Directive: Copy out exactly the lines from the start of the data to the line containing "return points". Include both.

Provided data:
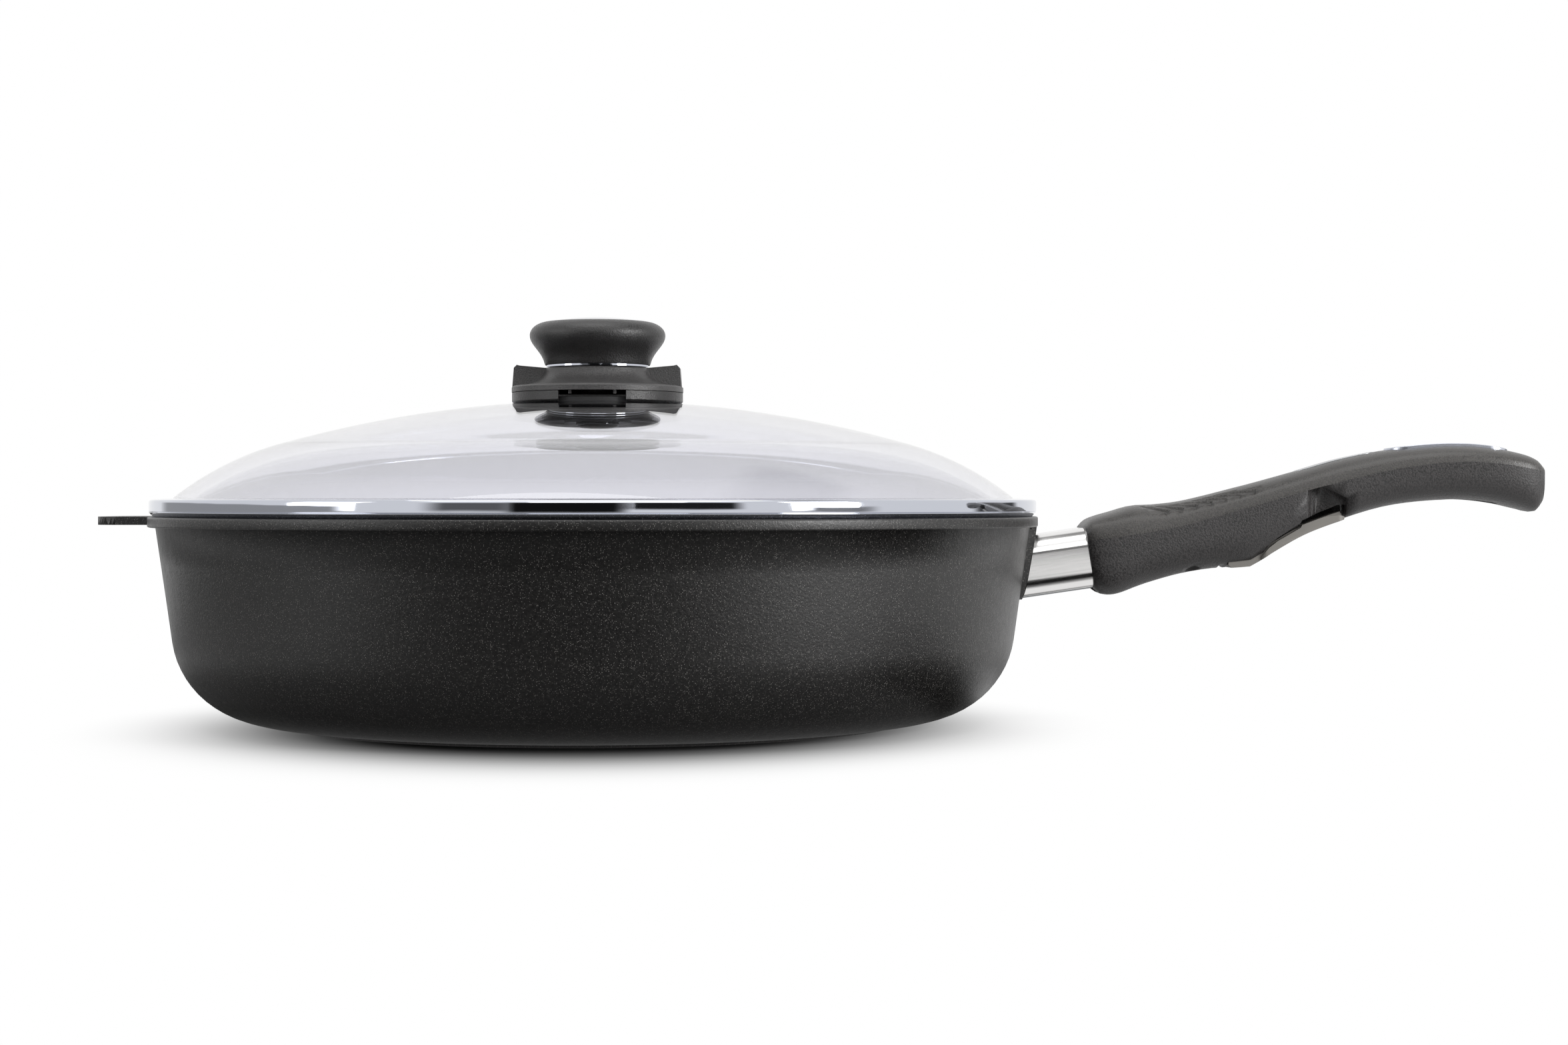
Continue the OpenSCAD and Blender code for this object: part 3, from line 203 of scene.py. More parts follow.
def rounded(outline, steps):
    """A closed outline of (across, up, radius) corners as points, with an arc where there is a radius."""
    points = []
    for i, (x, y, radius) in enumerate(outline):
        corner = Vector((x, y))
        before = Vector(outline[i - 1][:2]) - corner
        after = Vector(outline[(i + 1) % len(outline)][:2]) - corner
        if radius <= 0:
            points.append(tuple(corner))
            continue
        half = before.angle(after) / 2
        reach = min(radius / math.tan(half), ARC_SHARE * before.length, ARC_SHARE * after.length)
        first, last = corner + before.normalized() * reach, corner + after.normalized() * reach
        middle = corner + (before.normalized() + after.normalized()).normalized() * reach / math.cos(half)
        first_arm, last_arm = first - middle, last - middle
        sweep = first_arm.angle_signed(last_arm)
        points += [tuple(middle + Matrix.Rotation(-sweep * k / steps, 2) @ first_arm)
                   for k in range(steps + 1)]
    return points


def spun(outline, steps):
    """A bmesh turned round Z from a closed outline of (radius, height) points."""
    bm = bmesh.new()
    verts = [bm.verts.new((radius, 0, height)) for radius, height in outline]
    edges = [bm.edges.new(pair) for pair in zip(verts, verts[1:] + verts[:1])
             if pair[0].co.x > 0 or pair[1].co.x > 0]
    bmesh.ops.spin(bm, geom=verts + edges, cent=(0, 0, 0), axis=(0, 0, 1), angle=2 * math.pi,
                   steps=steps, use_merge=True)
    bmesh.ops.remove_doubles(bm, verts=bm.verts, dist=TURNED_MERGE)
    bmesh.ops.recalc_face_normals(bm, faces=bm.faces)
    return bm


def put(piece, finish, body, slot, *nodes):
    """Gives a piece its material and its body, and lets it stand for CAD nodes. Its slot is not used."""
    piece.data.materials.clear()
    piece.data.materials.append(finish)
    if body:
        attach(piece, body)
    if nodes:
        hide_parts(*nodes)
    return piece


# Materials

def sprayed_coating():
    """Sprayed non-stick coating on cast aluminium: near-black and satin, with fine metal flakes."""
    colours = bpy.context.scene.pan_colours
    made, tree, place, shader = finish_on("Sprayed_coating", IOR=1.5)
    # Flakes up to 0.23 mm wide in cells of 0.38 mm, a little coarser than real ones, so that they show
    cell_size, flake_radius_in_cells = 0.38, 0.3
    cells = node(tree, "ShaderNodeTexVoronoi", {"Vector": place, "Scale": per_mm(cell_size)})
    near = node(tree, "ShaderNodeMath", {0: cells.outputs["Distance"], 1: flake_radius_in_cells},
                operation="LESS_THAN")
    # Half of the cells have a flake, each with its own brightness
    chance = node(tree, "ShaderNodeSeparateColor", {"Color": cells.outputs["Color"]}).outputs["Red"]
    bright = node(tree, "ShaderNodeMapRange", {"Value": chance, "From Min": 0.5, "From Max": 1.0})
    flake = node(tree, "ShaderNodeMath", {0: near, 1: bright}, operation="MULTIPLY")
    spray = node(tree, "ShaderNodeTexNoise",
                 {"Vector": place, "Scale": per_mm(0.8), "Detail": 2, "Roughness": 0.6})
    grain = node(tree, "ShaderNodeMapRange", {"Value": spray, "From Min": NOISE_LOW, "From Max": NOISE_HIGH})
    ground = node(tree, "ShaderNodeMix",
                  {FACTOR: grain, FIRST: linear("#0c0b0b"), SECOND: tuple(colours.coating)}, data_type="RGBA")
    colour = node(tree, "ShaderNodeMix",
                  {FACTOR: flake, FIRST: ground.outputs[MIXED], SECOND: tuple(colours.flake)},
                  data_type="RGBA")
    link(tree, colour.outputs[MIXED], shader, "Base Color")
    patches = node(tree, "ShaderNodeTexNoise", {"Vector": place, "Scale": per_mm(2.5), "Detail": 4})
    gloss = node(tree, "ShaderNodeMapRange", {"Value": patches, "To Min": 0.34, "To Max": 0.46})
    link(tree, gloss, shader, "Roughness")
    relief = node(tree, "ShaderNodeBump", {"Height": grain, "Distance": 0.035 * MM, "Strength": 0.8})
    link(tree, relief, shader, "Normal")
    return made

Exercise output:
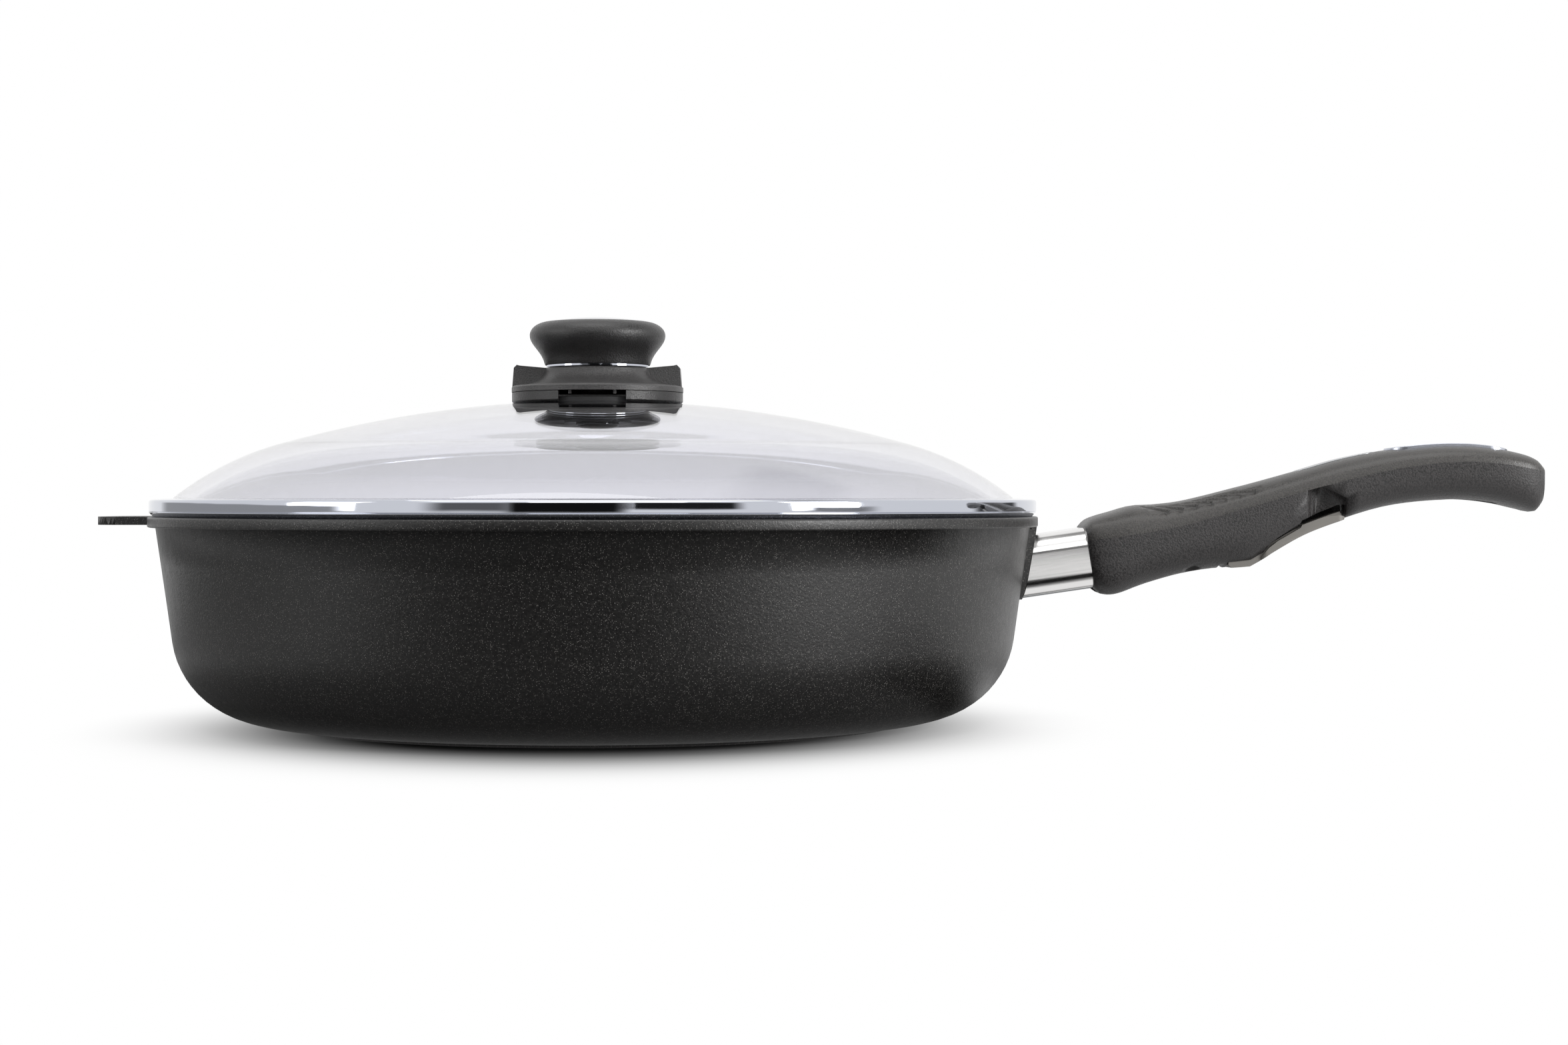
Continue the OpenSCAD and Blender code for this object: part 3, from line 203 of scene.py. More parts follow.
def rounded(outline, steps):
    """A closed outline of (across, up, radius) corners as points, with an arc where there is a radius."""
    points = []
    for i, (x, y, radius) in enumerate(outline):
        corner = Vector((x, y))
        before = Vector(outline[i - 1][:2]) - corner
        after = Vector(outline[(i + 1) % len(outline)][:2]) - corner
        if radius <= 0:
            points.append(tuple(corner))
            continue
        half = before.angle(after) / 2
        reach = min(radius / math.tan(half), ARC_SHARE * before.length, ARC_SHARE * after.length)
        first, last = corner + before.normalized() * reach, corner + after.normalized() * reach
        middle = corner + (before.normalized() + after.normalized()).normalized() * reach / math.cos(half)
        first_arm, last_arm = first - middle, last - middle
        sweep = first_arm.angle_signed(last_arm)
        points += [tuple(middle + Matrix.Rotation(-sweep * k / steps, 2) @ first_arm)
                   for k in range(steps + 1)]
    return points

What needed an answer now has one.